The Ford deal could set the pattern for agreements with the other two automakers, although no other agreements were announced.

THIS IS A BREAKING NEWS UPDATE. AP’s earlier story follows below.

The United Auto Workers union is expected to announce a tentative contract agreement with Ford Wednesday night that could be a breakthrough toward ending the nearly 6-week-old strikes against Detroit automakers.

Two people with knowledge of the bargaining said the company and union are working on the final details of the contract and could announce it Wednesday evening in a video appearance with UAW President Shawn Fain. The people asked not to be identified because they’re not authorized to speak publicly about the bargaining.

Terms of the deal weren’t immediately available, but both sides have been discussing a four-year contract. It would have to be approved by 57,000 union members at Ford.

The Ford deal could set the pattern for agreements with the other two automakers.

The people said the union made a counter-offer to Ford that proposes a 25% general wage increase over the life of a new contract and said that negotiations on Tuesday extended well into Wednesday. Previously Ford, Stellantis and General Motors had all offered 23% pay increases.

A Ford deal would include cost-of-living pay increases that could lift the total pay raises above 30%, said the people. In addition, workers would still receive annual profit-sharing checks.

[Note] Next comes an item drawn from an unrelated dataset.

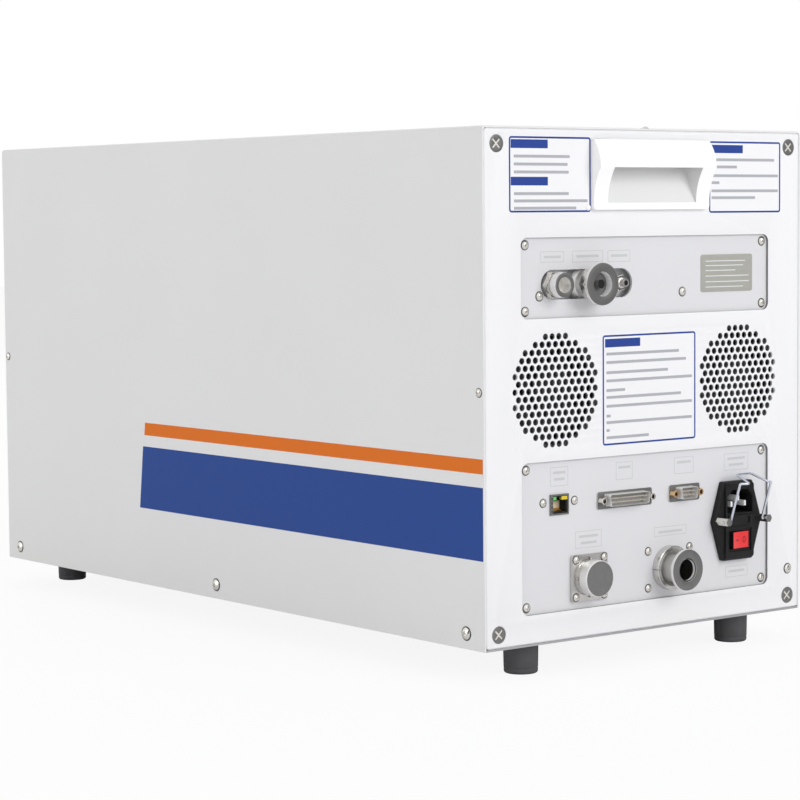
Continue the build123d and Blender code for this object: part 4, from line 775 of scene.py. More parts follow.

Typically, during past auto strikes, a UAW deal with one automaker has led the other companies to match it with their own settlements.

One of the people said there also was progress in the union’s talks with GM. But it was unclear whether any of the automakers had accepted the UAW’s counter-offer of 25% pay increases over four years.

The progress in the negotiations came after the union this week walked out at three factories that produce highly profitable pickup trucks and SUVs, adding them to the list of plants already on strike in a strategy to intensify pressure on the companies.

On Tuesday, about 5,000 workers at GM’s assembly plant in Arlington, Texas, walked out, halting production of truck-based SUVs that are huge profit makers for the company. A day earlier, the UAW’s president, Shawn Fain, had added 6,800 employees at Stellantis’ Ram pickup plant in Sterling Heights, Michigan.

Two weeks ago the union struck Ford’s largest and most profitable factory, the Kentucky Truck Plant in Louisville, where 8,700 workers make heavy-duty F-Series pickups and two large SUVs.

In all, about 46,000 workers have walked out at factories owned by the three companies in a series of targeted strikes that began Sept. 15. About 32% of the union’s 146,000 members at the automakers are now on strike and getting by on $500 per week in strike pay. The automakers have been laying off workers at other plants as parts shortages have cascaded through their manufacturing systems.

Todd Dunn, president of the UAW local at Ford’s Kentucky Truck Plant, said he was told by people within the union’s leadership that the company is nearing an agreement.

“I’ve heard they are moving the needle as aggressively as possible,” Dunn said in an interview Wednesday. “It’s very positive.”

The prospect of a breakthrough, he said, has raised the spirits of workers who are willing to stay out on strike to reach a deal despite hardships for some.

Dunn said he thinks the strike at his plant had nudged Ford along in the talks and could help yield the best contract he’s seen in 29 years with the company.

Neither the companies nor the union would comment on the talks Wednesday. The union’s counter-offer of a 25% wage increase over four years was reported earlier by Bloomberg News and the trade publication Automotive News.

One key issue is whether to extend the national UAW contract to 11 U.S. electric vehicle battery factories. This would essentially ensure that workers there would be represented by the union.

All but one of these plants are joint ventures with South Korean battery makers. GM has agreed to this, but the other companies have balked, saying their joint venture partners must also agree.

GM CEO Mary Barra said Tuesday that the offer to bring the battery plants into the master union agreement was still open but that they would have to meet what she called “benchmark economics and also operating flexibility.”

Having union representation at the battery factories is a vital issue for the union because these plants will house many of the jobs of the future as the industry transitions away from gasoline vehicles. Workers who now make engines and transmissions at all three companies will need places to work as their plants are phased out.

All three companies have said they don’t want to absorb labor costs that are so high that they would force price increases and make their vehicles more expensive than those made by nonunion companies such as Tesla and Toyota.

A study this month by Moody’s Investor Service found that annual labor costs could rise by $1.1 billion for Stellantis, $1.2 billion for GM and $1.4 billion for Ford in the fourth year of the contract. The study assumed a 20% increase in hourly labor costs.